My fears were unjustified and I finished deck construction in roughly 10 minutes, only needing to make one change to the deck in-between rounds one and two. Of course, this isn’t to say that my decisions were correct, just that I came to the conclusion that I had built a deck that I could play with and win with as quickly as I normally would when I was still playing regularly. I ended up with a four-color deck (dropping blue) running most of the bombs in my pool. This has always seemed like an effective way to win at pre-releases.

I think I played slower than I used to. I was more methodical in my decision making at critical moments. So, in a sense, my break from Magic may have actually made me a better Magic player. Then again, it was a pre-release and I went 3-1, losing the first round to a very quick Gruul deck (and keeping a two-lander and never drawing a third land). In the x-1 bracket I faced average to below-average competition, which may be inflating my opinion of how well I can still play Magic.

Regardless, playing as if I didn’t know what I was doing anymore, without the arrogance and confidence that I built up over a decade-long amateur career, was probably more productive than any other adjustments I had made in the last few years I was playing competitively. It was an interesting observation and one I never would have made if I had not taken this reprieve.
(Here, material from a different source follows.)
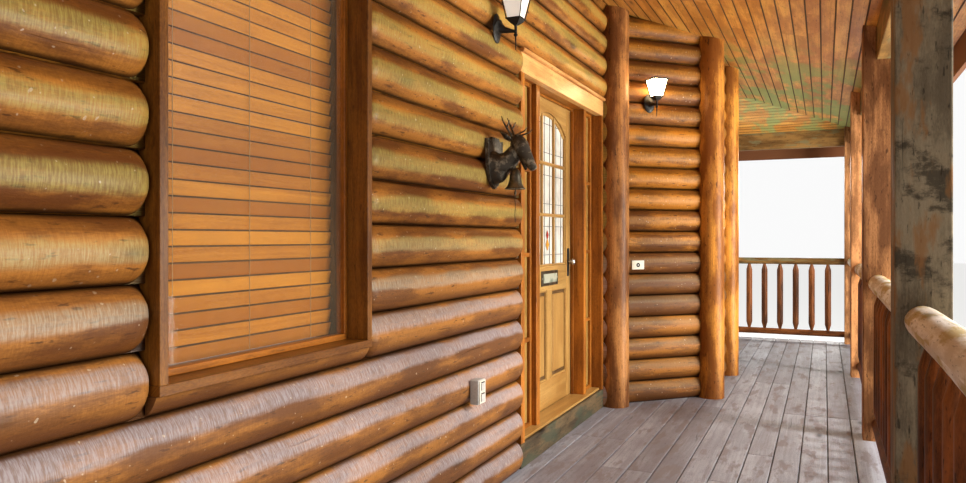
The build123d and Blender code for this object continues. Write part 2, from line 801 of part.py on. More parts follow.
def lantern():
    """Wall lantern in its own frame: wall at y = 0, body towards -y, middle of the plate at z = 0."""
    oval = Ellipse(lantern_plate_width / 2, lantern_plate_height / 2)
    plate = Pos(0, -seat, 0) * Rot(90, 0, 0) * extrude(oval, lantern_plate)
    droop = -arm_level / lantern_reach
    arm = limb(
        [(0, -lantern_plate, 0), (0, -lantern_plate - 30, 30 * -droop), (0, -lantern_reach, arm_level)],
        [lantern_flare_radius, 20, stem_radius - 1], head_sides,
    )
    low = lantern_glass_level
    high = low + lantern_glass_height
    body = Pos(0, -lantern_reach, 0)
    levels = [finial_level, arm_level - 26, arm_level - 18, arm_level, low - 28]
    stem = limb([(0, 0, z) for z in levels], [2.5, 4, 12, stem_radius, stem_radius], head_sides)
    cup = loft([Plane.XY.offset(low - 34) * Rectangle(18, 18), Plane.XY.offset(low - 4) * Rectangle(72, 72)])
    stem = body * (stem + cup)
    rim = lantern_glass_low + lantern_bar
    base = body * block(-rim, rim, -rim, rim, low - 4, low)
    eave = lantern_glass_high + lantern_bar + 3
    roof = body * block(-eave, eave, -eave, eave, high + seat, high + seat + lantern_roof)
    roof += body * loft([
        Plane.XY.offset(high + seat + lantern_roof) * Rectangle(2 * eave - 12, 2 * eave - 12),
        Plane.XY.offset(high + seat + 2 * lantern_roof) * Rectangle(20, 20),
    ])
    metal = plate + arm + stem + base + roof
    for sx in (-1, 1):
        for sy in (-1, 1):
            foot = Pos(sx * lantern_glass_low, sy * lantern_glass_low - lantern_reach, low - 1)
            head = Pos(sx * lantern_glass_high, sy * lantern_glass_high - lantern_reach, high + 1)
            bar = Rectangle(lantern_bar, lantern_bar)
            metal += loft([foot * bar, head * bar])
    low_side = 2 * (lantern_glass_low - lantern_bar / 2 - seat)
    high_side = 2 * (lantern_glass_high - lantern_bar / 2 - seat)
    glass = body * loft([
        Pos(0, 0, low + seat) * Rectangle(low_side, low_side),
        Pos(0, 0, high) * Rectangle(high_side, high_side),
    ])
    return metal, glass


def deer_bell():
    """Cast deer head on its shield: wall at y = 0, shield's middle at z = 0."""
    half = plaque_width / 2
    top = plaque_height / 2
    side = [(0.45, 1), (0.62, 0.86), (1, 0.92), (0.94, 0), (0.7, -0.62)]
    right = [(half * x, top * z) for x, z in side]
    outline = right + [(0, -top)] + [(-x, z) for x, z in reversed(right)]
    face = make_face(Polyline(*[(x, 0, z) for x, z in outline], close=True))
    shield = Pos(0, -seat, 0) * extrude(face, plaque_thickness, dir=(0, -1, 0))
    neck = limb(
        [(0, -plaque_thickness, -8), (0, -55, -4), (0, -95, 20), (0, -124, 58), (0, -134, 88)],
        [86, 72, 54, 43, 30], head_sides, 0.8,
    )
    chest = limb(
        [(0, -plaque_thickness, -24), (0, -32, -22), (0, -54, -8), (0, -84, 14)],
        [60, 57, 40, 30], head_sides, 1.45,
    )
    skull = limb(
        [(0, -108, 128), (0, -124, 114), (0, -148, 78), (0, -176, 34), (0, -202, -8), (0, -222, -38)],
        [16, 38, 45, 36, 27, 17], head_sides, 0.84,
    )
    jaw = limb([(0, -142, 50), (0, -164, 6), (0, -180, -40)], [26, 18, 8], head_sides, 0.62)
    cast = shield + neck + chest + skull + jaw
    for s in (-1, 1):
        ear = [(s * 24, -112, 104), (s * 50, -106, 130), (s * 70, -98, 154)]
        cast += limb(ear, [10, 18, 3], limb_sides, 0.4)
        antler_foot = [(s * 14, -114, 122), (s * 24, -102, 148), (s * 34, -88, 174)]
        antler_tip = [(s * 40, -74, 202), (s * 37, -64, 230)]
        cast += limb(antler_foot + antler_tip, [8, 6.5, 5.5, 4.5, 2])
        cast += limb([(s * 32, -90, 170), (s * 38, -102, 190), (s * 40, -108, 208)], [5, 4, 2])
        brow = [(s * 17, -116, 124), (s * 25, -148, 137), (s * 31, -180, 148), (s * 33, -200, 166)]
        cast += limb(brow, [5.5, 4.5, 4, 2])
    return cast


def bell():
    """The bell, hung by its crown below the neck, with the clapper and the wire pull."""
    top = bell_height + bell_hook
    outside = [(0, top), (4, top), (4, bell_height), (24, bell_height - 12), (34, 30)]
    crown = bell_height - 24
    inside = [(bell_radius - bell_wall, 0), (30 - bell_wall, 34), (20, crown), (0, crown)]
    outline = make_face(Polyline(*outside, (bell_radius, 0), *inside, close=True).moved(Rot(90, 0, 0)))
    drop = [(0, 0, crown - seat), (0, 0, 0), (0, 0, -8), (0, 0, -20), (0, 0, -28)]
    clapper = limb(drop, [clapper_rod, clapper_rod, 6, 7, 4])
    for s in (-1, 1):
        wire = [(0, 0, -27), (s * 9, 0, -50), (s * 1, 0, -86), (s * 10, 0, -124), (0, 0, -165)]
        clapper += limb(wire, [1.4] * 5, 4)
    return revolve(outline, Axis.Z), clapper


def build_fittings():
    """Lanterns, bell with its bracket, outlet box and switch plate."""
    metal, glass = lantern()
    face = -log_bulge
    parts = {}
    front_run = unit_x0 - lantern_to_unit
    for name, wall, run in (("front", front_wall, front_run), ("canted", canted_wall, canted_lantern_run)):
        place = wall.place * Pos(run, face, deck_height + lantern_height)
        parts[f"{name}_lantern"] = [place * metal]
        parts[f"{name}_lantern_glass"] = [place * glass]
    z = deck_height + plaque_level
    plaque_run = unit_x0 - plaque_to_unit
    box_run = unit_x0 - box_to_unit
    parts["deer_head"] = [front_wall.place * Pos(plaque_run, face, z) * deer_bell()]
    cup, clapper = bell()
    hang = front_wall.place * Pos(plaque_run, face - bell_reach, z + bell_level)
    parts["bell"] = [hang * cup]
    parts["bell_clapper"] = [hang * clapper]
    switch_z = deck_height + plate_level
    switch = block(
        plate_run - plate_width / 2, plate_run + plate_width / 2, face - plate_depth - seat, face - seat,
        switch_z - plate_height / 2, switch_z + plate_height / 2,
    )
    parts["switch_plate"] = [canted_wall.place * switch]
    box_z = deck_height + box_level
    outlet = block(
        box_run - box_width / 2, box_run + box_width / 2, face - box_depth - seat, face - seat,
        box_z - box_height / 2, box_z + box_height / 2,
    )
    parts["outlet_box"] = [front_wall.place * outlet]
    return parts


def main():
    """Write each piece to its own STEP file."""
    os.makedirs("parts", exist_ok=True)
    parts = {}
    for build in (
        build_foundation, build_deck, build_walls, build_corner_posts, build_posts_and_beams,
        build_railings, build_roof, build_window, build_door_frame, build_door, build_hinges,
        build_fittings,
    ):
        parts.update(build())
    for name, shapes in parts.items():
        solids = [solid for shape in shapes for solid in shape.solids()]
        shape = solids[0] if len(solids) == 1 else Compound(children=solids)
        export_step(shape, f"parts/{name}.step")


main()
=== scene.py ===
"""Finished look of a covered log cabin porch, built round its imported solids.

Metres. +X runs along the porch, +Y goes from the open front to the log wall, +Z is up.
"""

import logging
import math
import random
from dataclasses import dataclass, field, replace
from enum import Enum
from typing import Callable, Sequence

import bmesh
import bpy
from mathutils import Matrix, Vector, noise


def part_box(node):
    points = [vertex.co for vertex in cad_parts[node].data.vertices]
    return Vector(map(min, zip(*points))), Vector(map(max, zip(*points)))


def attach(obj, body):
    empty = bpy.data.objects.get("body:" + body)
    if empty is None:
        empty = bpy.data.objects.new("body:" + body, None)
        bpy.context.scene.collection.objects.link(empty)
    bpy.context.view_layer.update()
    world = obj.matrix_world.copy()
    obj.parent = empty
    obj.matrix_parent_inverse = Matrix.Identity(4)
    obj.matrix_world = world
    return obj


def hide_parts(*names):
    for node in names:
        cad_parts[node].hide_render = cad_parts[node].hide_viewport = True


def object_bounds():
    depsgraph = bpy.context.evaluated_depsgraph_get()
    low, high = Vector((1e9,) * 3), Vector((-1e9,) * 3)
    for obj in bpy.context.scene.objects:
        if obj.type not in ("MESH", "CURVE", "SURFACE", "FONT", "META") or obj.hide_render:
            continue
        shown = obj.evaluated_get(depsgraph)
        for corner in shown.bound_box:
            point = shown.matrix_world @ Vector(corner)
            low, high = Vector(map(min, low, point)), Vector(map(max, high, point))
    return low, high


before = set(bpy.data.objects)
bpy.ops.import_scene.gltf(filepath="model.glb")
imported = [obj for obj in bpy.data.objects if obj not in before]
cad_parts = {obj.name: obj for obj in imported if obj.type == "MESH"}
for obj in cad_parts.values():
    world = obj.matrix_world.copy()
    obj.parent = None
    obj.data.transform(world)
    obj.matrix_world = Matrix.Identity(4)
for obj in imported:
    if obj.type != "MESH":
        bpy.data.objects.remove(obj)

log = logging.getLogger("porch")
Point = tuple[float, float, float]
Colour = tuple[float, float, float]
Mesh = bmesh.types.BMesh
CAD_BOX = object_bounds()


class Axis(Enum):
    """The axis that a piece's grain follows."""

    X = 0
    Y = 1
    Z = 2


class End(Enum):
    """How a wall log ends."""

    CUT = "cut"
    ROUND = "round"


# Shader maths


@dataclass(frozen=True)
class Value:
    """A shader socket that takes part in sums."""

    shader: "Shader"
    socket: object

    def _math(self, operation: str, *terms: object) -> "Value":
        """Add a Math node for an operation on terms."""
        return self.shader.node("ShaderNodeMath", {"operation": operation}, dict(enumerate(terms)))

    def __add__(self, other: object) -> "Value":
        """Sum."""
        return self._math("ADD", self, other)

    def __sub__(self, other: object) -> "Value":
        """Difference."""
        return self._math("SUBTRACT", self, other)

    def __rsub__(self, other: object) -> "Value":
        """Difference from a number."""
        return self._math("SUBTRACT", other, self)

    def __mul__(self, other: object) -> "Value":
        """Product."""
        return self._math("MULTIPLY", self, other)

    __radd__ = __add__
    __rmul__ = __mul__

    def step(self, low: float, high: float, start: float = 0.0, end: float = 1.0) -> "Value":
        """Smooth step from start to end as the value goes from low to high."""
        inputs = {0: self, 1: low, 2: high, 3: start, 4: end}
        return self.shader.node("ShaderNodeMapRange", {"interpolation_type": "SMOOTHSTEP"}, inputs)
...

In the end though I did not miss it enough to feel like playing more. I almost dropped after losing the first round but Lauren and Giaco convinced me to stay. Just before six in the morning the event wrapped up and I gave Giaco a ride home before heading back to Bushwick and picking up the laundry (thankful for a laundromat that opens at 6AM on weekends) and passing out in bed. The experience was worthwhile and I will definitely attend the Magic 2014 pre-release. After that, who knows?

The Quick Hits

  • I don’t often comment on competitive Magic in this column, but I wanted to let you all know that Regrowth will still be mostly unplayable. [B&R Announcement]
  • Roberto Gonzales goes over the psychology of cheating and puts the responsibility on the community to root out cheating. [Channel Fireball]
  • Tyler Premier thinks he understands how spoilers work, but has no idea that spoilers don’t have to be constructed playable. [LegitMTG]
  • This is a great look back at the life of Quinton Hoover by Glenn Godard. Check it out now. [Gatheirng Magic]
  • The new build of the MTGO Beta will better support multiple cards in the battlefield and will have better graphics on foils. I’m glad they’re catering to the annoying combo and exceptionally wealthy player demographics. [MTGO]
  • John Dale Beety looks at the etymology of Planeswalker names, if you’re into that kind of thing. [Star City Games]
  • Lauren Lee nicely wraps up the changes to Organized Play. Later today I will be posting a guide for New York Planeswalkers on these changes. [Mulldrifting]
  • More people than anticipated have been attending Grand Prix events and Wizards is out of Prime Time promos, so All Is Dust is premiering a month early! [Arcana]
  • John Krause gets all the good artist inteviews. This week it’s John Avon’s turn. [Star City Games]
  • I could read Matt Sperling’s rants all day, no matter how big a jerk he is. [Sick of It]
  • According to my RSS feed, the official MTG Toolbox app was announced as released. Sounds like someone pulled the trigger too soon though.

Wallpaper of the Week

I think my grade for this week’s wallpaper is a bit influenced by how my desktop is setup. I’m running Windows 7 and have my start menu on the right-hand-side of the screen going vertically, and all my icons on the left-hand-side of the screen. So Vorel of the Hull Clade is standing off-center, but is between my icons and my task bar which is very visually appealing. If my start menu was anywhere else I think this wouldn’t look as good.

Grade: B+

The Week Ahead

The weather is finally warming up so do yourself a favor and spend some time outside. Play some Magic in the park or something. Just don’t spend the whole week in your apartment playing Magic Online or you’ll miss out on the first full week of Spring!